Task directions:
Return each line of the material verbatim.
________________________
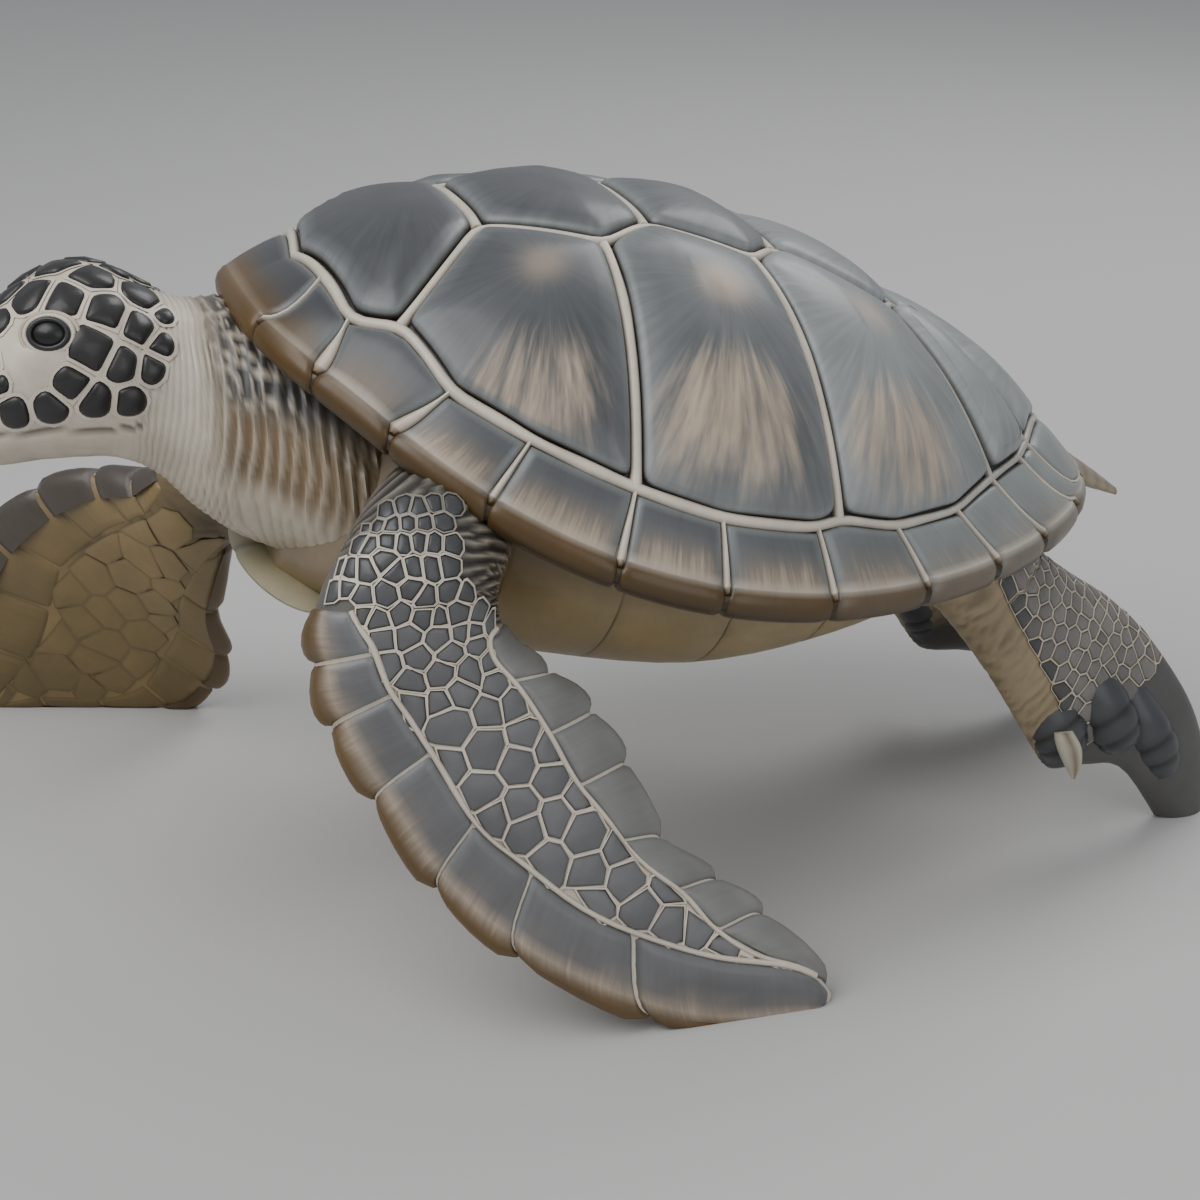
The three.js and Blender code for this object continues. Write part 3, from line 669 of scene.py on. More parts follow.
def addTrunk(casting):
    t = np.linspace(0, 1, 37)
    y = through(trunk["stations"], t)[:, 0]
    seams = [np.interp(spot + d, y, t) for spot in trunk["seamPlaces"] for d in (-1.3, 0, 1.3)]
    values = through(trunk["stations"], np.sort(np.concatenate([t, seams])))
    y, halfWidth, top, bottom, squareness = (values[:, [k]] for k in range(5))
    seamAngles = np.radians(trunk["seamAngles"])
    angle = np.concatenate([around(48) + 0.01, (seamAngles[:, None] + [-0.009, 0, 0.009]).ravel()])
    angle = np.sort(angle)
    side, up = superEllipse(angle[None, :], squareness)
    z = (top + bottom) / 2 + up * (top - bottom) / 2
    rings = stacked(side * halfWidth, y, z)
    across = np.min(np.abs(y - np.array(trunk["seamPlaces"])[None]), axis=1)
    lengthwise = np.min(np.abs(angle[:, None] - seamAngles[None]), axis=1) * 140
    groove = 1 - ramp(np.minimum(across[:, None], lengthwise[None, :]), 0.1, trunk["seamWidth"])
    groove = groove * ramp(-np.sin(angle), 0.05, 0.3)
    rings = rings - unit(rings * [1, 0, 1] + [0, 0, 20.0]) * (groove * trunk["seamDepth"])[..., None]
    patch = softNoise(rings[..., 0] / 45, rings[..., 1] / 45, 1)
    # the flank above the bridge and the breast are skin, darker and browner
    breast = (1 - ramp(rings[..., 1], -200, -150)) * ramp(np.sin(angle), -0.75, -0.4)
    # the seam grooves take painted shade: darker olive in their colour, and the shade share below
    colour = painted(patch.shape, "plastron", ("plastronPale", 0.1 + 0.12 * patch),
                     ("olive", 0.6 * ramp(np.sin(angle), -0.3, 0.05)), (tint("skin", "olive", 0.75), breast),
                     ("oliveDark", 0.4 * groove))
    addTube(casting, pitched(rings), colour, groove * 0.4)
    tilt = np.linspace(-0.94, 0.94, 11)[:, None] * np.pi / 2
    turn = around(60)[None, :]
    seam = 1 - ramp(np.abs(np.cos(turn)), 0.004, 0.05)
    reach = trunk["lipReach"] - seam * trunk["lipNotch"]
    lip = stacked(np.cos(turn) * trunk["lipHalfWidth"] * np.cos(tilt), np.sin(turn) * reach * np.cos(tilt),
                  trunk["lipThickness"] / 2 * np.sin(tilt)) + trunk["lipMiddle"]
    tone = painted(lip.shape[:2], "plastronPale", ("olive", 0.75 * (1 - ramp(tilt, -1.2, 0.2))))
    # painted shade in the notch at the lip's middle
    addTube(casting, pitched(lip), tone, 0.6 * seam)


# Neck and head: y, z, half width, height above and below the middle.
neck = {
    "stations": [
        [-150, 26, 96, 70, 80], [-225, 46, 104, 86, 88], [-270, 60, 92, 84, 84], [-300, 70, 80, 76, 80],
        [-325, 82, 68, 66, 72], [-348, 97, 62, 61, 62], [-372, 110, 64, 62, 62], [-398, 113, 65, 62, 62],
        [-422, 109, 60, 56, 58], [-447, 100, 50, 46, 51], [-468, 88, 35, 33, 38], [-483, 78, 16, 15, 19],
    ],
    "squareness": 2.1, "browRise": 6, "baseSpread": 24, "ringSpacing": 3.9, "ringDepth": 0.75,
    "foldSpacing": 8.2, "foldDepth": 3.0, "arcSpacing": 7.5, "arcDepth": 0.7, "netHeight": 0.8,
    "mouthDepth": 2.0, "mouthStart": 5.45,
    # the line between the lips: station, angle up from the side in degrees
    "mouth": [[5.45, -18], [5.7, -23], [6.4, -29], [7.2, -27], [8.2, -24], [9.2, -21], [11, -17]],
    "eyePlace": (52, -412, 145), "eyeRadius": 15, "eyeOutward": (1.0, -0.34, 0.42),
    # each ring of the lids: reach in eye radii, distance out, thickness and tone
    "lids": [(0.8, 5.2, 1.9, "charcoal"), (1.02, 3.4, 1.7, "cream"), (1.22, 1.6, 1.4, "skin")],
}
neckLast = len(neck["stations"]) - 1
# Head shields: station, angle up from the side in degrees, reach in millimetres.
headShields = [
    [6.32, 72, 16], [5.22, 70, 15], [6.12, 46.5, 15.5], [4.66, 61, 8.5], [7.05, 56, 14.5], [5.42, 42.5, 14],
    [4.86, 37, 9.5], [6.57, 21.5, 15], [5.94, 14.5, 13], [5.2, 18.5, 10], [7.15, 3, 12], [6.62, -7, 12],
    [5.8, -5.5, 10.5], [7.9, 70, 15], [8.75, 66, 11], [9.6, 60, 10], [7.75, -9, 11], [8.65, -6, 11],
    [9.45, 0, 10], [8.95, 17, 8], [9.2, 36, 11], [10.1, 34, 7],
]
crownShields = [[7.1, 90, 15], [8.35, 90, 12], [9.3, 90, 9], [5.75, 90, 11], [10.1, 90, 7]]


def neckValues(t):
    return np.moveaxis(through(neck["stations"], t).reshape(*np.shape(t), 5), -1, 0)


def neckShape(t, angle):
    y, z, halfWidth, above, below = neckValues(t)
    station = np.asarray(t) * neckLast
    side, up = superEllipse(angle, neck["squareness"])
    brow = neck["browRise"] * bell(station, 7.8, 0.9) * bell(up, 0.55, 0.3)
    base = neck["baseSpread"] * bell(station, 1.0, 1.1) * ramp(-up, -0.6, 0.2)
    return np.stack([(halfWidth + brow + base) * side, y, z + up * np.where(up > 0, above, below)], -1)


def neckMiddle(t):
    y, z = neckValues(t)[:2]
    return np.stack([0 * y, y, z], -1)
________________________
Written reply:
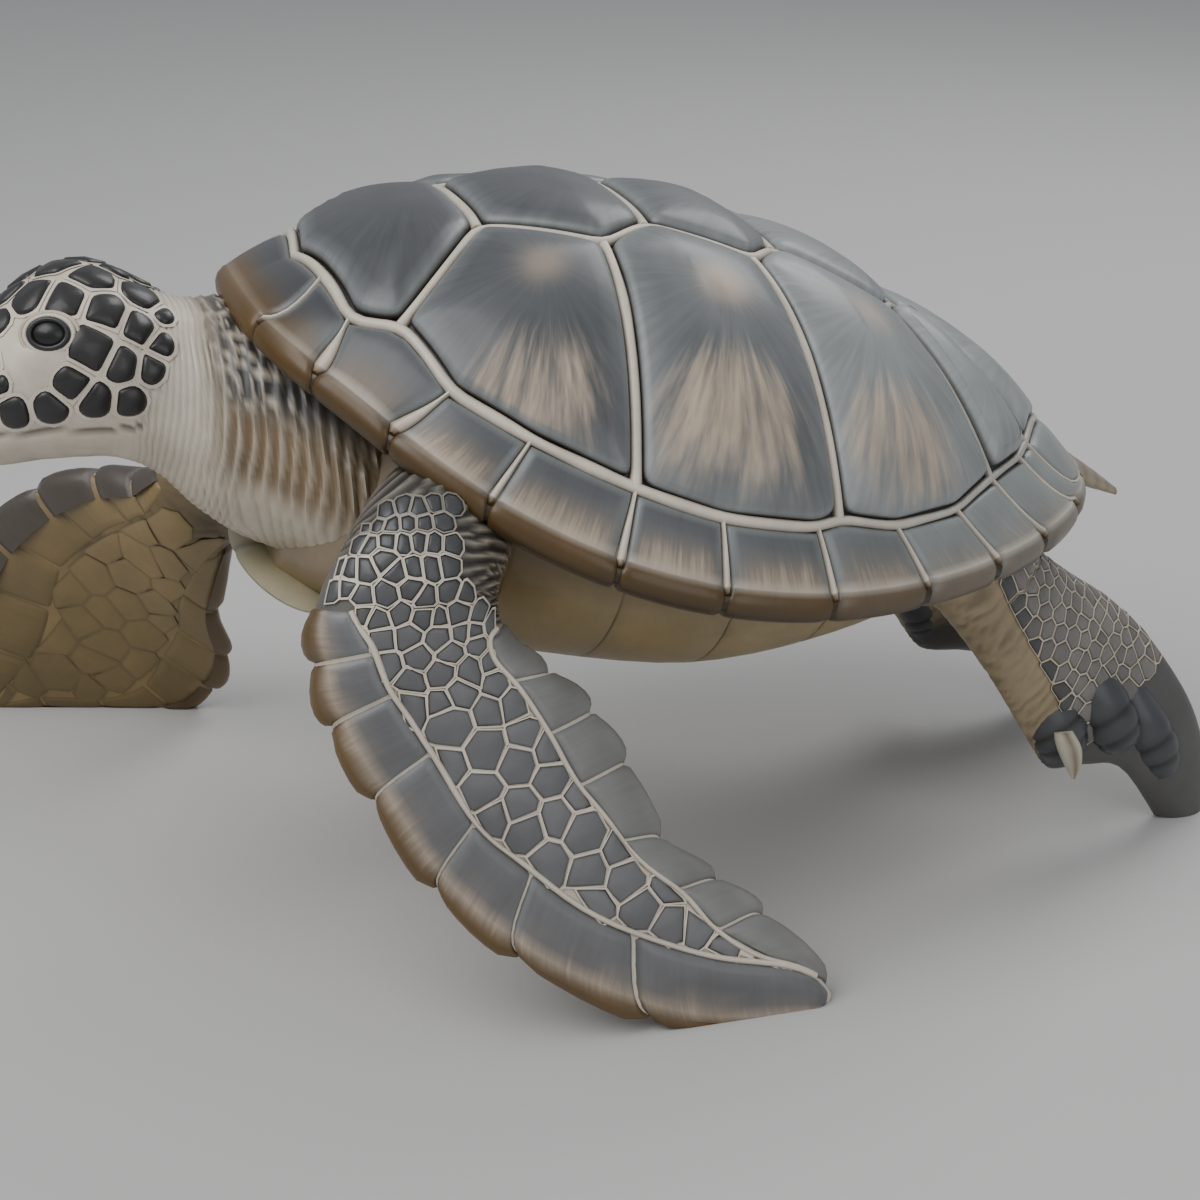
The three.js and Blender code for this object continues. Write part 3, from line 669 of scene.py on. More parts follow.
def addTrunk(casting):
    t = np.linspace(0, 1, 37)
    y = through(trunk["stations"], t)[:, 0]
    seams = [np.interp(spot + d, y, t) for spot in trunk["seamPlaces"] for d in (-1.3, 0, 1.3)]
    values = through(trunk["stations"], np.sort(np.concatenate([t, seams])))
    y, halfWidth, top, bottom, squareness = (values[:, [k]] for k in range(5))
    seamAngles = np.radians(trunk["seamAngles"])
    angle = np.concatenate([around(48) + 0.01, (seamAngles[:, None] + [-0.009, 0, 0.009]).ravel()])
    angle = np.sort(angle)
    side, up = superEllipse(angle[None, :], squareness)
    z = (top + bottom) / 2 + up * (top - bottom) / 2
    rings = stacked(side * halfWidth, y, z)
    across = np.min(np.abs(y - np.array(trunk["seamPlaces"])[None]), axis=1)
    lengthwise = np.min(np.abs(angle[:, None] - seamAngles[None]), axis=1) * 140
    groove = 1 - ramp(np.minimum(across[:, None], lengthwise[None, :]), 0.1, trunk["seamWidth"])
    groove = groove * ramp(-np.sin(angle), 0.05, 0.3)
    rings = rings - unit(rings * [1, 0, 1] + [0, 0, 20.0]) * (groove * trunk["seamDepth"])[..., None]
    patch = softNoise(rings[..., 0] / 45, rings[..., 1] / 45, 1)
    # the flank above the bridge and the breast are skin, darker and browner
    breast = (1 - ramp(rings[..., 1], -200, -150)) * ramp(np.sin(angle), -0.75, -0.4)
    # the seam grooves take painted shade: darker olive in their colour, and the shade share below
    colour = painted(patch.shape, "plastron", ("plastronPale", 0.1 + 0.12 * patch),
                     ("olive", 0.6 * ramp(np.sin(angle), -0.3, 0.05)), (tint("skin", "olive", 0.75), breast),
                     ("oliveDark", 0.4 * groove))
    addTube(casting, pitched(rings), colour, groove * 0.4)
    tilt = np.linspace(-0.94, 0.94, 11)[:, None] * np.pi / 2
    turn = around(60)[None, :]
    seam = 1 - ramp(np.abs(np.cos(turn)), 0.004, 0.05)
    reach = trunk["lipReach"] - seam * trunk["lipNotch"]
    lip = stacked(np.cos(turn) * trunk["lipHalfWidth"] * np.cos(tilt), np.sin(turn) * reach * np.cos(tilt),
                  trunk["lipThickness"] / 2 * np.sin(tilt)) + trunk["lipMiddle"]
    tone = painted(lip.shape[:2], "plastronPale", ("olive", 0.75 * (1 - ramp(tilt, -1.2, 0.2))))
    # painted shade in the notch at the lip's middle
    addTube(casting, pitched(lip), tone, 0.6 * seam)


# Neck and head: y, z, half width, height above and below the middle.
neck = {
    "stations": [
        [-150, 26, 96, 70, 80], [-225, 46, 104, 86, 88], [-270, 60, 92, 84, 84], [-300, 70, 80, 76, 80],
        [-325, 82, 68, 66, 72], [-348, 97, 62, 61, 62], [-372, 110, 64, 62, 62], [-398, 113, 65, 62, 62],
        [-422, 109, 60, 56, 58], [-447, 100, 50, 46, 51], [-468, 88, 35, 33, 38], [-483, 78, 16, 15, 19],
    ],
    "squareness": 2.1, "browRise": 6, "baseSpread": 24, "ringSpacing": 3.9, "ringDepth": 0.75,
    "foldSpacing": 8.2, "foldDepth": 3.0, "arcSpacing": 7.5, "arcDepth": 0.7, "netHeight": 0.8,
    "mouthDepth": 2.0, "mouthStart": 5.45,
    # the line between the lips: station, angle up from the side in degrees
    "mouth": [[5.45, -18], [5.7, -23], [6.4, -29], [7.2, -27], [8.2, -24], [9.2, -21], [11, -17]],
    "eyePlace": (52, -412, 145), "eyeRadius": 15, "eyeOutward": (1.0, -0.34, 0.42),
    # each ring of the lids: reach in eye radii, distance out, thickness and tone
    "lids": [(0.8, 5.2, 1.9, "charcoal"), (1.02, 3.4, 1.7, "cream"), (1.22, 1.6, 1.4, "skin")],
}
neckLast = len(neck["stations"]) - 1
# Head shields: station, angle up from the side in degrees, reach in millimetres.
headShields = [
    [6.32, 72, 16], [5.22, 70, 15], [6.12, 46.5, 15.5], [4.66, 61, 8.5], [7.05, 56, 14.5], [5.42, 42.5, 14],
    [4.86, 37, 9.5], [6.57, 21.5, 15], [5.94, 14.5, 13], [5.2, 18.5, 10], [7.15, 3, 12], [6.62, -7, 12],
    [5.8, -5.5, 10.5], [7.9, 70, 15], [8.75, 66, 11], [9.6, 60, 10], [7.75, -9, 11], [8.65, -6, 11],
    [9.45, 0, 10], [8.95, 17, 8], [9.2, 36, 11], [10.1, 34, 7],
]
crownShields = [[7.1, 90, 15], [8.35, 90, 12], [9.3, 90, 9], [5.75, 90, 11], [10.1, 90, 7]]


def neckValues(t):
    return np.moveaxis(through(neck["stations"], t).reshape(*np.shape(t), 5), -1, 0)


def neckShape(t, angle):
    y, z, halfWidth, above, below = neckValues(t)
    station = np.asarray(t) * neckLast
    side, up = superEllipse(angle, neck["squareness"])
    brow = neck["browRise"] * bell(station, 7.8, 0.9) * bell(up, 0.55, 0.3)
    base = neck["baseSpread"] * bell(station, 1.0, 1.1) * ramp(-up, -0.6, 0.2)
    return np.stack([(halfWidth + brow + base) * side, y, z + up * np.where(up > 0, above, below)], -1)


def neckMiddle(t):
    y, z = neckValues(t)[:2]
    return np.stack([0 * y, y, z], -1)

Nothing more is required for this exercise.